Function: bnfisintnorm
Section: number_fields
C-Name: bnfisintnorm0
Prototype: GGD0,L,
Help: bnfisintnorm(bnf,x,{flag=0}): compute a complete system of solutions (modulo
 units of positive norm) of the absolute norm equation N(a)=x, where a
 belongs to the maximal order of big number field bnf (if bnf is not
 certified, this depends on GRH). If (optional) flag is set, allow returning
 solutions in factored form.
Doc: computes a complete system of
 solutions (modulo units of positive norm) of the absolute norm equation
 $\Norm(a)=x$,
 where $a$ is an integer in $\var{bnf}$. If $\var{bnf}$ has not been certified,
 the correctness of the result depends on the validity of \idx{GRH}.
 If (optional) flag is set, allow returning solutions in factored form, which
 helps a lot when the fundamental units are large (equivalently, when \kbd{bnf.reg}
 is large); having an exact algebraic $\var{bnf}$ from \kbd{bnfinit(,1)} is
 necessary in this case, else setting the flag will mostly be a no-op.

 \bprog
 ? bnf = bnfinit(x^4-2, 1);
 ? bnfisintnorm(bnf,7)
 %2 = [-x^2 + x - 1, x^2 + x + 1]
 ? bnfisintnorm(bnf,-7)
 %3 = [-x^3 - 1, x^3 + 2*x^2 + 2*x + 1]

 ? bnf = bnfinit(x^2-2305843005992468481, 1);
 ? bnfisintnorm(bnf, 2305843008139952128)
   \\ stack overflow with 100GB parisize
 ? bnf.reg \\ fundamental unit is huge
 %6 = 14054016.227457155120413774802385952043

 ? v = bnfisintnorm(bnf, 2305843008139952128, 1); #v
 %7 = 31   \\ succeeds instantly
 ? s = v[1]; [type(s), matsize(s)]
 %8 = ["t_MAT", [165, 2]]   \\ solution 1 is a product of 165 factors
 ? exponent(s[,2])
 %9 = 105
 @eprog\noindent The \emph{exponents} have $105$ bits, so there is indeed little
 hope of writing down the solutions in expanded form.

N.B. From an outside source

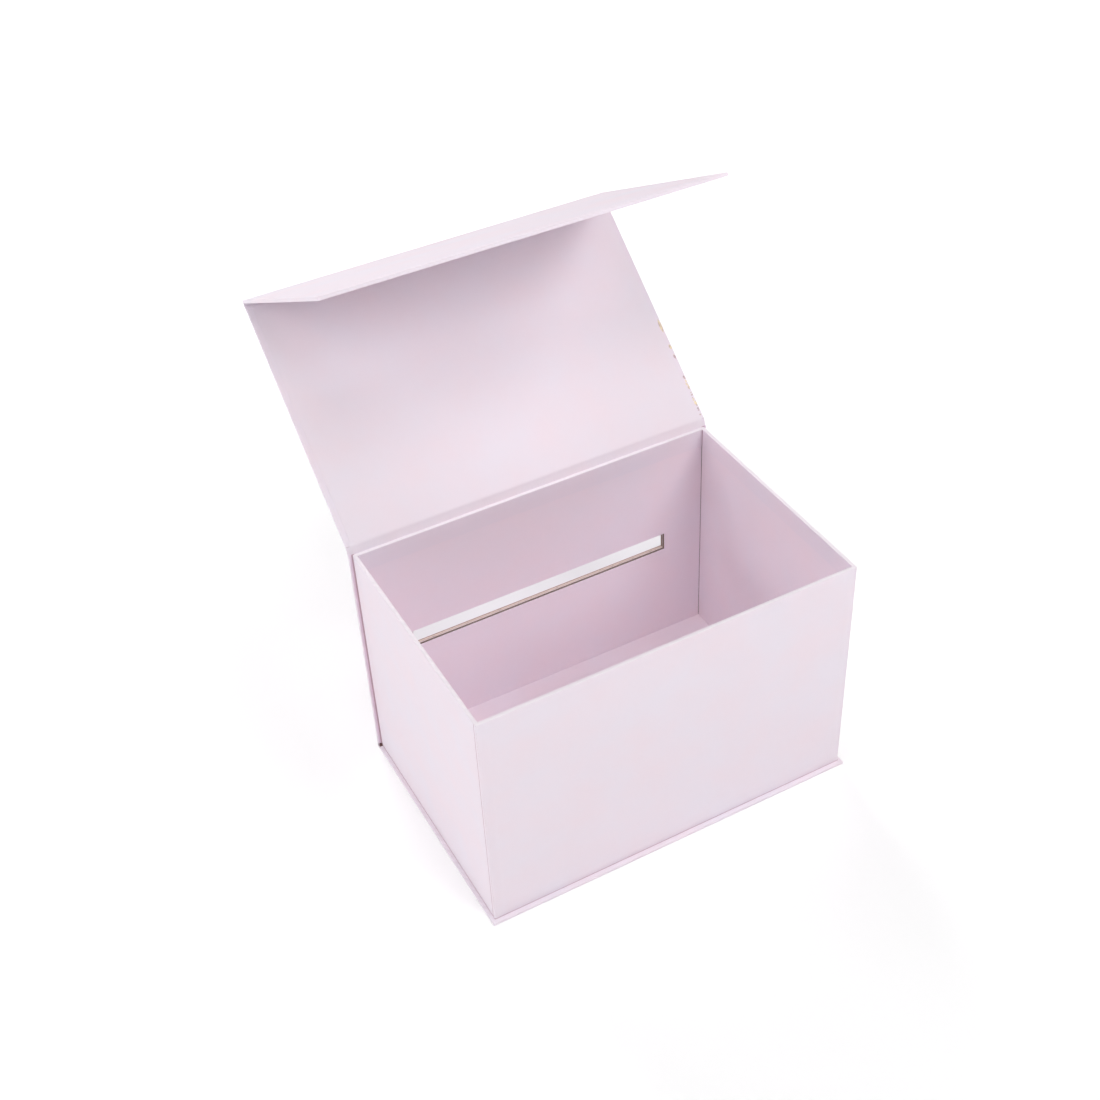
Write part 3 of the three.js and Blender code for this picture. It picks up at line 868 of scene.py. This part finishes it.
def stamp(corners, faces, outline, centre, across, along):
    """Adds a thin piece of foil to the corners and faces: an outline on the plane of two directions."""
    normal = across.cross(along)
    first, size = len(corners), len(outline)
    for height in (FOIL_LIFT, FOIL_LIFT + FOIL_DEPTH):
        for p in outline:
            corners.append(centre + across * p.x + along * p.y + normal * height)
    faces.append(tuple(reversed(range(first, first + size))))
    faces.append(tuple(range(first + size, first + 2 * size)))
    faces.extend(band(first, first + size, size))


def add_foil():
    """Small foil leaves scattered on the lid's outer face by its right edge, flecks that come round
    that edge, and dots beside them on the inner face."""
    shuffle = random.Random(SEED)
    low, high = lid.box("lid_wrap")
    y_axis, z_axis = Vector((0, 1, 0)), Vector((0, 0, 1))
    corners, faces = [], []

    leaves = 46
    start = low.y + 4 * MM
    spray_length = 0.43 * (high.y - low.y)
    spray_width = 30 * MM
    edge_gap = 1.5 * MM
    for _ in range(leaves):
        reach = spray_width * shuffle.random() ** 1.8
        along = start + spray_length * shuffle.random()
        size = shuffle.uniform(1.5, 7) * MM
        outline = leaf(size, size * 0.38, shuffle.uniform(-0.9, 0.9))
        centre = Vector((high.x - edge_gap - reach, along, low.z))
        stamp(corners, faces, outline, centre, -X_AXIS, y_axis)

    edge_flecks = 6
    largest_size, largest_width = 12 * MM, 2.4 * MM
    for i in range(edge_flecks):
        largest = i == edge_flecks - 1
        along = start + spray_length * (i + shuffle.uniform(0.2, 0.7)) / edge_flecks
        size = largest_size if largest else shuffle.uniform(3.2, 5.2) * MM
        width = largest_width if largest else shuffle.uniform(1.4, 2.1) * MM
        turn = shuffle.uniform(-0.2, 0.2) * (not largest)
        on_face = Vector((high.x - EDGE_RADIUS - width / 2, along, high.z))
        stamp(corners, faces, leaf(size, width, turn), on_face, X_AXIS, y_axis)
        round_edge = leaf(size, high.z, math.pi / 2)
        stamp(corners, faces, round_edge, Vector((high.x, along, 0)), y_axis, z_axis)

    dots = 16
    dots_start = low.y + 3 * MM
    dots_length, dots_width = 0.4 * spray_length, 1.2 * MM
    for _ in range(dots):
        along = dots_start + dots_length * shuffle.random()
        size = shuffle.uniform(0.8, 1.4) * MM
        inset = EDGE_RADIUS + size / 2 + dots_width * shuffle.random()
        centre = Vector((high.x - inset, along, high.z))
        stamp(corners, faces, leaf(size, size), centre, X_AXIS, y_axis)

    piece = solid("foil_flecks", corners, faces)
    piece.data.transform(lid.matrix)
    complete(piece, foil_print, "lid")


# ---------------------------------------------------------------- carried-over CAD nodes
def paint_cad_nodes():
    """The boards, the corner tapes and the magnets keep their CAD shape under new materials."""
    back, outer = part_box("tray_back_board")[0].y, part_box("spine_board")[1].y
    board = board_core("greyboard_cut", back, outer, SLOT_HIGH.x)
    tape, steel = kraft_tape(), magnet_steel()
    for name, node in frame["nodes"].items():
        if name.endswith("_board"):
            material = board
        elif name.startswith("corner_stay"):
            material = tape
        elif "magnet" in name:
            material = steel
        else:
            continue
        node.data.materials.clear()
        node.data.materials.append(material)


# ---------------------------------------------------------------- studio
def add_floor():
    """A pale sweep that glows a little, more so far from the box, where the lamps reach it less: painted
    light. It is greyer close behind the box, in the lid's shade: a painted shadow."""
    pale, shaded = (0.97, 0.97, 0.97), (0.72, 0.705, 0.73)
    shade_centre = (TRAY_HIGH.x / 3, 2 * TRAY_HIGH.y, 0)
    shade_reach = (0.12, 0.17)  # metres from its centre, where it starts to end and where it ends
    least_glow, most_glow = 0.14, 0.4
    glow_reach = (0.2, 1.3)  # metres from the box's middle, where the glow is least and most
    half = 8.0
    gap = 0.1 * MM  # between the box and the floor
    material, tree, principled = shader("studio_floor", pale, 0.9)
    in_light = spread(tree, distance_from(tree, shade_centre), 0, 1, source=shade_reach)
    tree.links.new(blend_colours(tree, in_light, shaded, pale), principled.inputs["Base Color"])
    from_box = distance_from(tree, (0, 0, 0))
    glow = spread(tree, from_box, least_glow, most_glow, source=glow_reach)
    tree.links.new(glow, principled.inputs["Emission Strength"])
    principled.inputs["Emission Color"].default_value = (1, 1, 1, 1)
    corners = [(-half, -half, 0), (half, -half, 0), (half, half, 0), (-half, half, 0)]
    mesh = bpy.data.meshes.new("studio_floor")
    mesh.from_pydata(corners, [], [(0, 1, 2, 3)])
    floor = make_object("studio_floor", mesh)
    floor.location.z = cad_box[0][2] - gap
    floor.data.materials.append(material)


def add_lamp(name, place, size, power):
    """A round soft lamp aimed at the middle of the box."""
    data = bpy.data.lights.new(name, "AREA")
    data.shape = "DISK"
    data.size = size
    data.energy = power
    lamp = make_object(name, data)
    place = Vector(place)
    lamp.location = place
    aim = Vector((0, 0, cad_box[1][2] / 3))
    lamp.rotation_euler = (aim - place).to_track_quat("-Z", "Y").to_euler()


def add_studio():
    """Soft lamps all round, so that no side of the box and no part of its inside falls dark."""
    add_floor()
    world = bpy.data.worlds.new("studio")
    world.use_nodes = True
    sky = world.node_tree.nodes["Background"]
    sky.inputs["Color"].default_value = (1, 1, 1, 1)
    sky.inputs["Strength"].default_value = SKY_STRENGTH
    bpy.context.scene.world = world
    for name, (place, size, power) in LAMPS.items():
        add_lamp(name, place, size, power)
    view = bpy.context.scene.view_settings
    view.view_transform = "Standard"
    view.look = "None"


def add_camera():
    cos_yaw, sin_yaw = math.cos(CAMERA_YAW), math.sin(CAMERA_YAW)
    cos_pitch, sin_pitch = math.cos(CAMERA_PITCH), math.sin(CAMERA_PITCH)
    forward = Vector((-sin_yaw * cos_pitch, cos_yaw * cos_pitch, -sin_pitch))
    level = Vector((cos_yaw, sin_yaw, 0))
    up = level.cross(forward)
    cos_roll, sin_roll = math.cos(CAMERA_ROLL), math.sin(CAMERA_ROLL)
    right = level * cos_roll + up * sin_roll
    top = up * cos_roll - level * sin_roll
    data = bpy.data.cameras.new("camera")
    data.lens = LENS
    data.sensor_width = SENSOR_WIDTH
    camera = make_object("camera", data)
    turned = Matrix((right, top, -forward)).transposed().to_4x4()
    turned.translation = CAMERA_PLACE
    camera.matrix_world = turned
    bpy.context.scene.camera = camera


noise.seed_set(SEED)
add_camera()
add_studio()
paint_cad_nodes()
add_tray_wrap()
add_corner_laps()
add_painted_shade_lines()
add_rim_seam_shades()
add_tray_linings()
add_panels()
add_panel_linings()
add_base_hinge()
add_lid_hinge()
add_flap_hinge()
add_foil()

 See also \tet{bnfisnorm}.
Variant: The function \fun{GEN}{bnfisintnormabs0}{GEN bnf, GEN a, long flag},
 where \kbd{bnf} is a true \var{bnf} structure,
 returns a complete system of solutions modulo units of the absolute norm
 equation $|\Norm(x)| = |a|$. As fast as \kbd{bnfisintnorm}, but solves
 the two equations $\Norm(x) = \pm a$ simultaneously. The functions
 \fun{GEN}{bnfisintnormabs}{GEN bnf, GEN a},
 \fun{GEN}{bnfisintnorm}{GEN bnf, GEN a} correspond to $\fl = 0$.